In fact, a recent study of Instagram found that 8 out of 47 safety features Meta claimed to support youth safety, only eight were consistently effective under real testing. That’s a red flag.
Why These Instagram Teen Updates Matter — But Why They Aren’t Enough
The Good:
- Public pressure worked: Meta had to respond to mounting scrutiny about teen mental health and platform harm.
- Guidelines parents understand: PG-13 is a familiar standard.
- Parental control extension: Families who want stricter settings will have more power.
- AI & predictive tech: The move to detect underage users (beyond self-declaration) is a step toward reducing abuse from misrepresented accounts.
The Limits (The “Band-Aid” Effect)
- Kids know how to lie: A birthday change takes seconds.
- Loophole exploitation: The internet has too many corners.
- Emotional & behavioral influence remains: Even sanitized content can normalize materialism, body image pressure, or self-worth tied to likes.
- Tech companies haven’t fully owned the problem: Without strong enforcement mechanisms, these rules may be more PR than real safety.
Until platforms require verified identity or robust checks (for example, linking to government-issued ID, or requiring periodic verification), we’ll be dancing around the edges of safety.
The Bigger Problem: The Nature of Social Media Itself
Even with PG-13 filters, the real issue isn’t just explicit content — it’s the entire value system that platforms like Instagram and TikTok are built upon. Constant comparison. Endless scrolling. Validation by likes. Exposure to distorted beauty, status, and identity.
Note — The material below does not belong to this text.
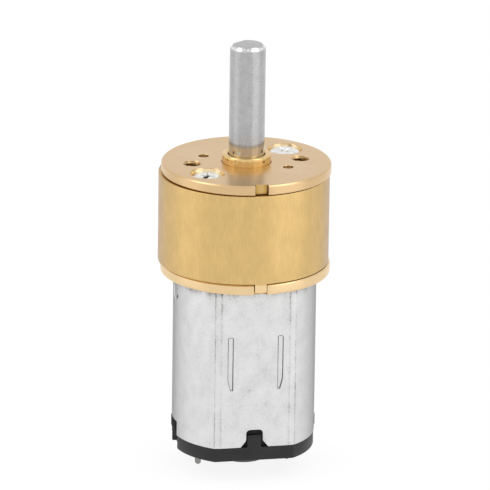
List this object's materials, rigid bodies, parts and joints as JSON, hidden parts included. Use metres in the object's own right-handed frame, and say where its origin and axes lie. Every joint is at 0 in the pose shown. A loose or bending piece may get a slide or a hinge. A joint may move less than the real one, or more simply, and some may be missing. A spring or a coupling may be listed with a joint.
{
  "type": "miniature metal gearmotor",
  "caption": "Miniature brushed DC gearmotor: round brass spur gearbox with a D-cut output shaft and threaded face mount on a flat-sided steel motor can.",
  "frame": {"origin": "on the output shaft's axis, in the gearbox's front mounting plane (the front plate's outer face)", "axes": "+Z out along the output shaft; X through the two threaded mounting holes and the two terminals; the motor can's flats face -Y and +Y"},
  "size_m": [0.0144, 0.0142, 0.0368],
  "materials": {
    "plate_brass": "pale brass, finely turned face, satin",
    "sleeve_brass": "drawn brass tube with fine lengthwise brushing",
    "bush_brass": "polished deep yellow brass",
    "gear_brass": "hobbed brass with a light film of grease",
    "shaft_steel": "ground steel, satin",
    "screw_steel": "bright nickel plating",
    "can_steel": "drawn sheet steel, satin zinc plating",
    "core_steel": "stacked steel laminations, dull",
    "black_plastic": "moulded charcoal plastic, fine matte texture",
    "white_nylon": "natural nylon, matte",
    "magnet": "sintered ferrite, dull dark grey",
    "copper": "copper, enamelled on the windings and bare on the commutator",
    "bronze": "sintered oil-filled bronze, matte",
    "terminal_metal": "tinned brass, satin"
  },
  "bodies": {
    "housing": {"front_plate": "plate_brass", "gearbox_sleeve": "sleeve_brass", "rear_plate": "plate_brass", "gearbox_screw_1": "screw_steel", "gearbox_screw_2": "screw_steel", "axle_pin_a": "shaft_steel", "axle_pin_b": "shaft_steel", "output_bush": "bush_brass", "motor_screw_1": "screw_steel", "motor_screw_2": "screw_steel", "motor_can": "can_steel", "front_bearing": "bronze", "rear_bearing": "bronze", "magnet_1": "magnet", "magnet_2": "magnet", "end_cap": "black_plastic", "brush_1": "copper", "brush_2": "copper", "terminal_1": "terminal_metal", "terminal_2": "terminal_metal"},
    "output": {"output_shaft": "shaft_steel", "output_gear": "gear_brass", "output_thrust_washer": "screw_steel"},
    "cluster_1": {"cluster_gear_1": "gear_brass"},
    "cluster_2": {"cluster_gear_2": "gear_brass"},
    "cluster_3": {"cluster_gear_3": "gear_brass"},
    "cluster_4": {"cluster_gear_4": "gear_brass"},
    "cluster_5": {"cluster_gear_5": "gear_brass"},
    "rotor": {"motor_pinion": "gear_brass", "motor_shaft": "shaft_steel", "armature_core": "core_steel", "armature_insulator_front": "white_nylon", "armature_insulator_rear": "white_nylon", "coil_1": "copper", "coil_2": "copper", "coil_3": "copper", "commutator_hub": "white_nylon", "commutator_segment_1": "copper", "commutator_segment_2": "copper", "commutator_segment_3": "copper", "rotor_washer_front": "white_nylon", "rotor_washer_rear": "white_nylon"}
  },
  "joints": [
    {"name": "output_spin", "type": "hinge", "parent": "housing", "child": "output", "pos_m": [0, 0, 0], "axis": [0, 0, 1], "continuous": true},
    {"name": "cluster_1_spin", "type": "hinge", "parent": "housing", "child": "cluster_1", "pos_m": [0.00311, -0.00218, 0], "axis": [0, 0, 1], "continuous": true},
    {"name": "cluster_2_spin", "type": "hinge", "parent": "housing", "child": "cluster_2", "pos_m": [0, 0, 0], "axis": [0, 0, 1], "continuous": true},
    {"name": "cluster_3_spin", "type": "hinge", "parent": "housing", "child": "cluster_3", "pos_m": [-0.00326, 0.00196, 0], "axis": [0, 0, 1], "continuous": true},
    {"name": "cluster_4_spin", "type": "hinge", "parent": "housing", "child": "cluster_4", "pos_m": [0, 0, 0], "axis": [0, 0, 1], "continuous": true},
    {"name": "cluster_5_spin", "type": "hinge", "parent": "housing", "child": "cluster_5", "pos_m": [0.00311, -0.00218, 0], "axis": [0, 0, 1], "continuous": true},
    {"name": "rotor_spin", "type": "hinge", "parent": "housing", "child": "rotor", "pos_m": [0, 0, 0], "axis": [0, 0, 1], "continuous": true}
  ],
  "couplings": [
    {"joint": "cluster_5_spin", "follows": "output_spin", "ratio": -2.1667},
    {"joint": "cluster_4_spin", "follows": "output_spin", "ratio": 4.6944},
    {"joint": "cluster_3_spin", "follows": "output_spin", "ratio": -10.171},
    {"joint": "cluster_2_spin", "follows": "output_spin", "ratio": 22.038},
    {"joint": "cluster_1_spin", "follows": "output_spin", "ratio": -47.749},
    {"joint": "rotor_spin", "follows": "output_spin", "ratio": 103.46}
  ]
}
You can remove the R-rated material, but the emotional and psychological damage still creeps in through the everyday feed. As we covered in our article on How TikTok & Instagram Are Rewiring Our Kids’ Brains, these platforms are engineered for dopamine addiction, shaping how young users think, feel, and even define their self-worth.
The true fix isn’t just filtering what they see — it’s limiting how much they see altogether.
What Parents & Concerned Adults Should Do
Advocate publicly for stricter regulation, verified identity, and accountability from tech firms.
Use protective tools like Covenant Eyes, which provides filtering, accountability, and reporting.
Delay, limit, or stop smartphones & social media access for younger kids rather than rushing to “give in.” – something we explore more deeply in our book review of the Tech Exit.
Consider providing a controlled locked smartphone such as the Gab phone.
Have honest dialogues about online temptation, peer pressure, and the difference between “okay” content and content that harms.
Encourage other forms of identity and worth: books, sports, service, relationships offline.
Monitor how your child uses social media—not just how much.